According to Cointelegraph, Wharton professor and author Ethan Mollick recently suggested that financial traders would be the first to notice if artificial intelligence (AI) becomes smarter than humans. Mollick shared his views on the X social media platform on September 24, sparking numerous responses from the cryptocurrency community.

Mollick's comments focused on artificial general intelligence (AGI), a term for an AI system capable of performing any task a human could, given the proper resources. He implied that the potential to dominate the global financial market through an advanced AI system would be irresistible for the organization behind it. Mollick stated, “If AGI is achievable, the very first people who will know it will be traders who will suddenly find all of their good strategies & trades don’t work anymore, and that an unknown firm is on the winning side of all of them.”

While there is no scientific benchmark for when or how a regular AI system would become an AGI system, some companies involved in AI development claim that human-level AI will be possible within a few years.
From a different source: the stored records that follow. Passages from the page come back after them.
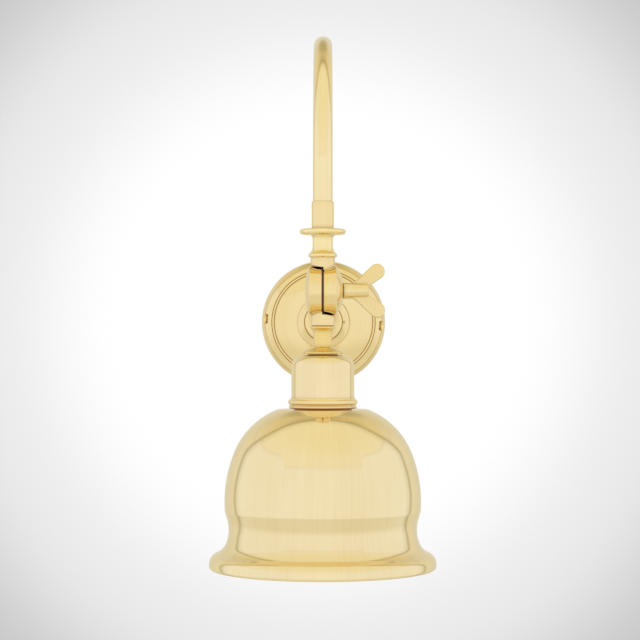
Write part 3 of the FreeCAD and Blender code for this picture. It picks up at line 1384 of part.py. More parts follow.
# ---------------------------------------------------------------------------------------------------
# The whole light
# ---------------------------------------------------------------------------------------------------
def build(doc):
    """All pieces, in the order in which they go together from the wall outwards."""
    pieces = [
        wall_bracket(doc), wall_rose(doc), rose_side_screws(doc), earth_screw(doc), terminal_block(doc),
        arm_boss(doc), arm_grub_screw(doc), arm_lock_washer(doc), arm_back_nut(doc),
        swan_neck_arm(doc), arm_ferrule(doc), drip_collar(doc), supply_flex(doc), supply_cores(doc),
        upper_knuckle(doc), friction_washer(doc), lower_knuckle(doc), pivot_stud(doc),
        pressure_washer(doc), wing_nut(doc),
        neck_collar(doc), threaded_nipple(doc), nipple_locknut(doc), lamp_flex(doc),
        cover_cup(doc), gallery_ring(doc),
        lampholder_cap(doc), lampholder_insulator(doc), holder_terminals(doc), holder_terminal_screws(doc),
        lampholder_barrel(doc), lampholder_skirt(doc),
    ]
    for side, sign in (("left", "-"), ("right", "")):
        pieces.append(contact_plunger(doc, side, sign))
        pieces.append(plunger_spring(doc, side, sign))
    pieces += [bell_shade(doc), shade_ring(doc)]
    return pieces


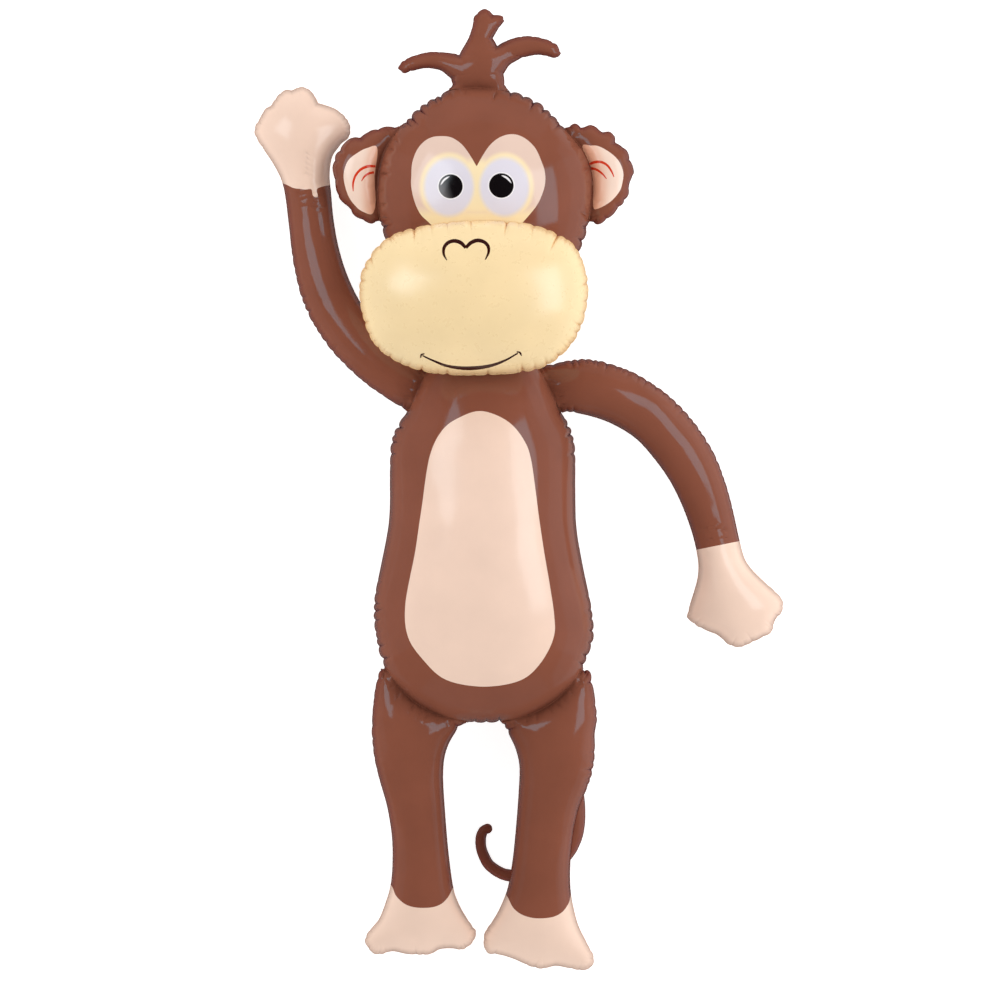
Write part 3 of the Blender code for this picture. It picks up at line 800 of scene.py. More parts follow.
def rippleAndWander(flat, nearest, fromStrip, sizes, rng):
    # ripples beside the weld, too fine to be single creases
    at = nearest * pattern["edgeStep"]
    phase = rng.uniform(0, math.tau, 3)
    ripple = sum(np.sin(math.tau * at / (length * mm) + turn)
                 for length, turn in zip(sheetSizes["rippleLengths"], phase)) / 3
    ripple *= sizes["ripple"] * mm * np.exp(-fromStrip / sheetSizes["rippleFade"])
    # slow unevenness of the sheet, which makes reflections wander
    wander = np.zeros(len(flat))
    for _ in range(sheetSizes["wanderWaves"]):
        way = rng.uniform(0, math.tau)
        length = rng.uniform(*sheetSizes["wanderLengths"]) * mm
        wander += np.sin(math.tau / length * (flat @ [math.cos(way), math.sin(way)])
                         + rng.uniform(0, math.tau))
    wander *= sizes["wander"] * mm / 3 * np.clip(fromStrip / sheetSizes["wanderFade"], 0, 1)
    return ripple - wander


def printedInks(middles, edge, sizes, prints):
    # inks of the upper sheet, the lower sheet and the edge
    plain = inkOrder.index(sizes["ink"])
    top, bottom, around = (np.full(len(points), plain) for points in (middles, middles, edge))
    for shape in prints:
        ink, covered = inkOrder.index(shape["ink"]), insideLoop(middles, shape["loop"])
        top[covered] = ink
        if shape.get("bothSides"):
            bottom[covered] = ink
            around[insideLoop(edge, shape["loop"])] = ink
    return top, bottom, around


def pointValues(mesh, name, values):
    # the same values on both sheets
    mesh.attributes.new(name, "FLOAT", "POINT").data.foreach_set(
        "value", np.tile(values, 2).astype(np.float32))


weldPaths = []


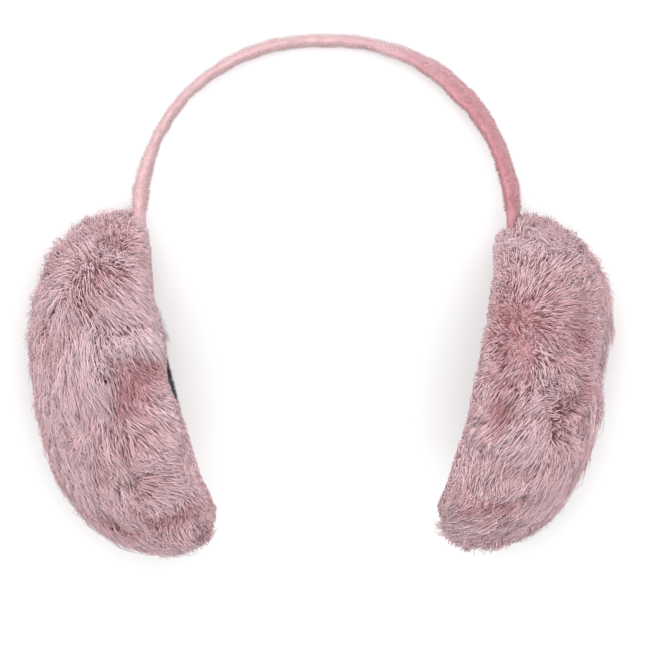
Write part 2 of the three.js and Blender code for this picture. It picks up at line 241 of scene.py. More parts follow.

In some scenarios, scientists predict that AGI could emerge from the combined efforts of many developers in a self-evolving manner that may even surprise its creators. Such an AI system could infiltrate the financial trading system, potentially through cryptocurrency or altcoin manipulation, and conduct coordinated mass trading efforts across digital assets. This could also occur within stock markets or banking systems of any networked nation.

However, if the development of AGI requires continuous human oversight and guidance, traders might not be the first humans affected by its emergence. One AI developer recently questioned, “If OpenAI’s o1 can pass OpenAI’s research engineer hiring interview for coding — 90% to 100% rate — then why would they continue to hire actual human engineers for this position?” They added that “every company is about to ask this question.” The first sign that machines have become as capable as humans might be when companies stop hiring engineers and developers.